• TASK INSTRUCTIONS: Repeat exactly the lines from the start of the records below through the line that contains "cos, sin = np.cos(angle), np.sin(angle)", including both.

Data records

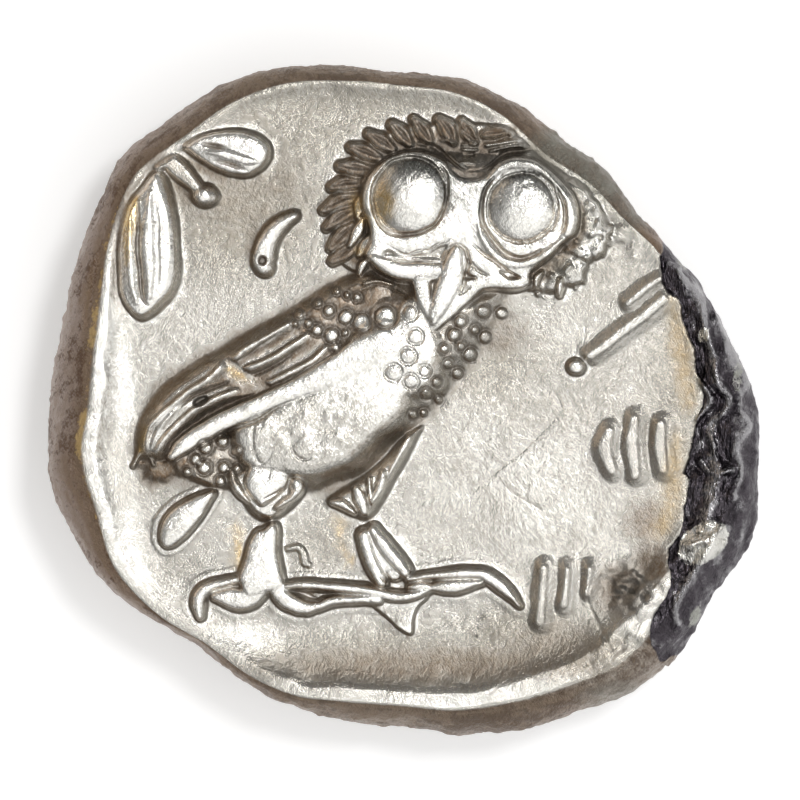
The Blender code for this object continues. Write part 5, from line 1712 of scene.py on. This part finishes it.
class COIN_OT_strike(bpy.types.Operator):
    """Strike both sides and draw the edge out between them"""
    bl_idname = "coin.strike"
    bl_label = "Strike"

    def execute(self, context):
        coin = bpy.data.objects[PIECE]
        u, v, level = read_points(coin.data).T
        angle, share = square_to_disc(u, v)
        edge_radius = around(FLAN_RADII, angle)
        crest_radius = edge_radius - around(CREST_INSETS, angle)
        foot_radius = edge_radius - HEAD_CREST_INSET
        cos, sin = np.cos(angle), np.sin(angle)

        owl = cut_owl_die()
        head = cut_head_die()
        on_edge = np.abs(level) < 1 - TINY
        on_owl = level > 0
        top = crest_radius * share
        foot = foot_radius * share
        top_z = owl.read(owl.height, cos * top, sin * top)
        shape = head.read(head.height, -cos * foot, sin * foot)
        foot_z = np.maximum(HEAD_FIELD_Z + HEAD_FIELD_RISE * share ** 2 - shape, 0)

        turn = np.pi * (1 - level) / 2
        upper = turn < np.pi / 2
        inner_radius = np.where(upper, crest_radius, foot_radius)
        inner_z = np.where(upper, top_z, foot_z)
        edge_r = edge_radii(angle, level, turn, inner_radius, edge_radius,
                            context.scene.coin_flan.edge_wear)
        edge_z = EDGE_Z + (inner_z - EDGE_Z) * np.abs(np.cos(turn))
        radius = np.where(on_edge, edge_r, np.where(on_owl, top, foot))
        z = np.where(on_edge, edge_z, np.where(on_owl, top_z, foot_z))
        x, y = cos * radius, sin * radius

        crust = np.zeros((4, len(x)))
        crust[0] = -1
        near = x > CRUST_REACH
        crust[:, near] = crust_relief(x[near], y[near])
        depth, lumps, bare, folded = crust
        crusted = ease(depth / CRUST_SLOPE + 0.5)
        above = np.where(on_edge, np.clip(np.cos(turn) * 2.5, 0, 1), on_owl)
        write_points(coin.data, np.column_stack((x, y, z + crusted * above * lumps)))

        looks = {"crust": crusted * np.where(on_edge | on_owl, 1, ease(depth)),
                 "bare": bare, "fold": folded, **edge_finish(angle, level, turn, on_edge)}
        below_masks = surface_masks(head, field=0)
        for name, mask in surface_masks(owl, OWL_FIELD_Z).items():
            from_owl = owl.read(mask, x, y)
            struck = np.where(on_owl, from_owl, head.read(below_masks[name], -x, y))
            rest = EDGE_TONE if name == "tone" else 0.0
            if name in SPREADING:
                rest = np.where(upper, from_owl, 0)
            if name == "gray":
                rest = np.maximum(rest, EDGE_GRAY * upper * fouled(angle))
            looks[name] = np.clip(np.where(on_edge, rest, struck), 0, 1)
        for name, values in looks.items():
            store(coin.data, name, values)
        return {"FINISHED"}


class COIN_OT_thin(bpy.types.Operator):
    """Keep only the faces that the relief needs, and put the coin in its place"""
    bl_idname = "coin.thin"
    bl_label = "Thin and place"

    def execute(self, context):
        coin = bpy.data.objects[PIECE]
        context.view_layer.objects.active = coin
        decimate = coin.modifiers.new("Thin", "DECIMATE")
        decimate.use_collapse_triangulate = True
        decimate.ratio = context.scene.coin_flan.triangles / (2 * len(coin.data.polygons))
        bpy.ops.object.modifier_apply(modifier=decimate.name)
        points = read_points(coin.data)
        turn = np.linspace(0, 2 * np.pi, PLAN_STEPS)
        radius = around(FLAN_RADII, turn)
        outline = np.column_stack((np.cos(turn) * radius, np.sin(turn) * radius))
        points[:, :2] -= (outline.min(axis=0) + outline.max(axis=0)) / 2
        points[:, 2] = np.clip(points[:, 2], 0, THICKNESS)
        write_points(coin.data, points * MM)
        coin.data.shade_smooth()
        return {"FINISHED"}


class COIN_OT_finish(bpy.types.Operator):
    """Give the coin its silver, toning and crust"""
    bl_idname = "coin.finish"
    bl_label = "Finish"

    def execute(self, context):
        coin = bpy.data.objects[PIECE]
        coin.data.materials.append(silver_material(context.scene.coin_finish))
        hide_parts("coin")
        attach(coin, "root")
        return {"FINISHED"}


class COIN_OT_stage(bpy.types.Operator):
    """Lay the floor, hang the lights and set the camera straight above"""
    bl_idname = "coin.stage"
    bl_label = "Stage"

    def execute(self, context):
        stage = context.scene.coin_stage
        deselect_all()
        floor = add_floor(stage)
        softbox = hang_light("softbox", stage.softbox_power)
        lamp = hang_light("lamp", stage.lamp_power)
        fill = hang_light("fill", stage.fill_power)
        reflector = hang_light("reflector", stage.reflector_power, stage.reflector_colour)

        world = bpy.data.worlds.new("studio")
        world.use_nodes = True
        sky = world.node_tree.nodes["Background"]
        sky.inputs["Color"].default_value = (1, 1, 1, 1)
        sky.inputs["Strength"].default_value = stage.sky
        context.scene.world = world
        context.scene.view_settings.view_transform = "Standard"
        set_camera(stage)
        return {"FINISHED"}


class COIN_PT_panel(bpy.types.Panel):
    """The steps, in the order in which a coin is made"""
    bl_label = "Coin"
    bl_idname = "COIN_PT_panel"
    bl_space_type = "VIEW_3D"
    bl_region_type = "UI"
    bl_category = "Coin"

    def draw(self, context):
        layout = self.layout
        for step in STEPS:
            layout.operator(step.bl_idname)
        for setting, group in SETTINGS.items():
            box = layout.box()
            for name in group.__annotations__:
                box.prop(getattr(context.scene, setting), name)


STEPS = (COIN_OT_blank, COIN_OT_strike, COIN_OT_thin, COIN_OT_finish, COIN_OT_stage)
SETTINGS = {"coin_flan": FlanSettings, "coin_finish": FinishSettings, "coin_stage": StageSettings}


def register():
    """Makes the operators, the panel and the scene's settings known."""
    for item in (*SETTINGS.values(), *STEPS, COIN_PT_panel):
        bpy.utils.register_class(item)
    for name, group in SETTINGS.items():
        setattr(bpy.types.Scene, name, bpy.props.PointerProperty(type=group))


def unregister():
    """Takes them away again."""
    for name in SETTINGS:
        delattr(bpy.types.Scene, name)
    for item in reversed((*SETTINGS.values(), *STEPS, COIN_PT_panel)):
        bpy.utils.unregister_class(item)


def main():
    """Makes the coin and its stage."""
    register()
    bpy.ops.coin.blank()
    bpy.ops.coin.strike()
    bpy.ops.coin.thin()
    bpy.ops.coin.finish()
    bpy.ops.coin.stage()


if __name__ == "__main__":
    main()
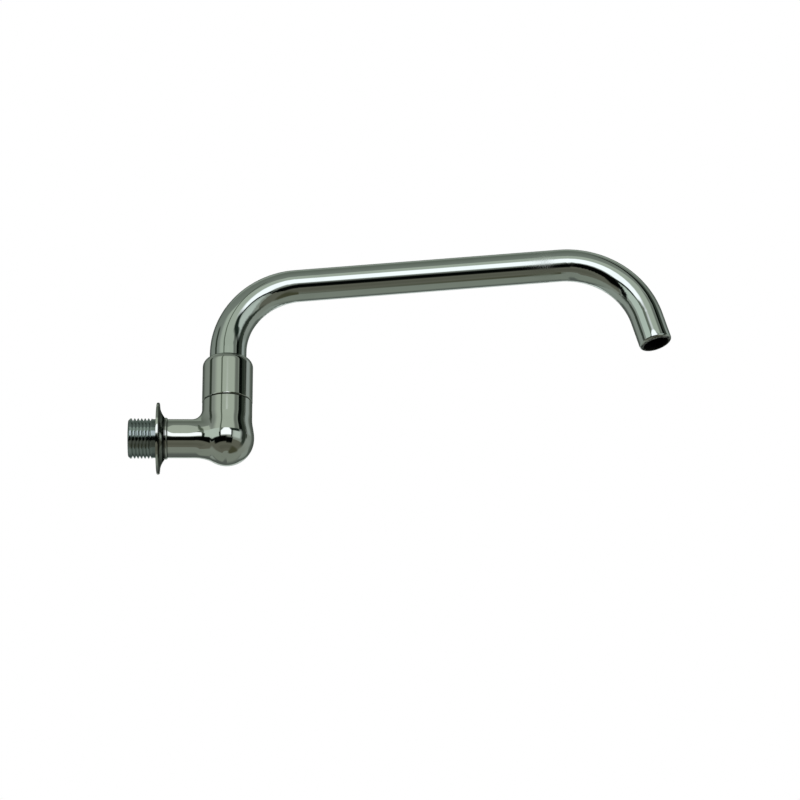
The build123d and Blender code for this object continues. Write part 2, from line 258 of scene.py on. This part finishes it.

• OUTPUT OF THE TASK:
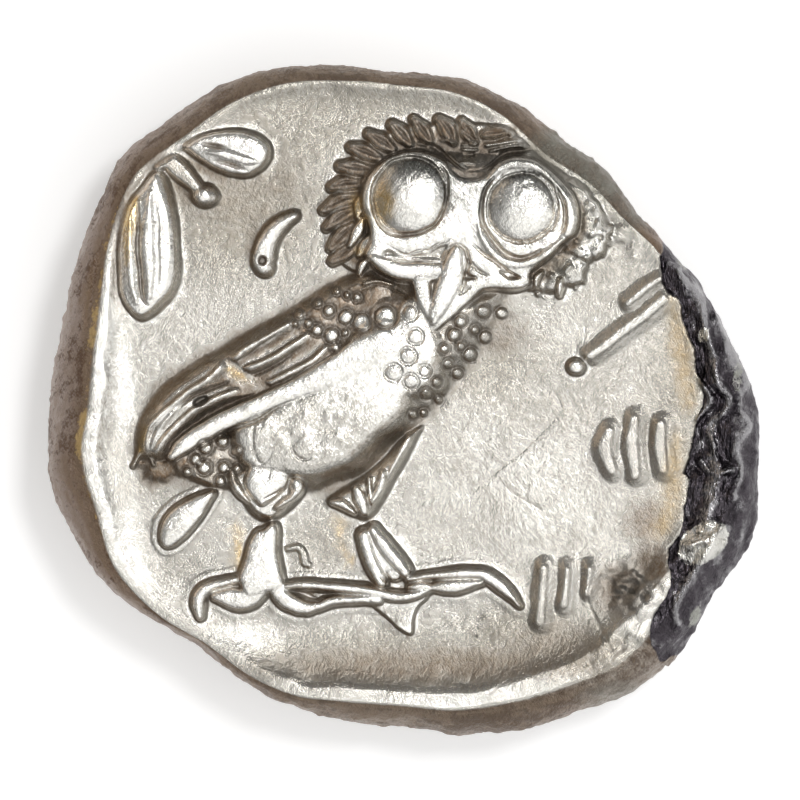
The Blender code for this object continues. Write part 5, from line 1712 of scene.py on. This part finishes it.
class COIN_OT_strike(bpy.types.Operator):
    """Strike both sides and draw the edge out between them"""
    bl_idname = "coin.strike"
    bl_label = "Strike"

    def execute(self, context):
        coin = bpy.data.objects[PIECE]
        u, v, level = read_points(coin.data).T
        angle, share = square_to_disc(u, v)
        edge_radius = around(FLAN_RADII, angle)
        crest_radius = edge_radius - around(CREST_INSETS, angle)
        foot_radius = edge_radius - HEAD_CREST_INSET
        cos, sin = np.cos(angle), np.sin(angle)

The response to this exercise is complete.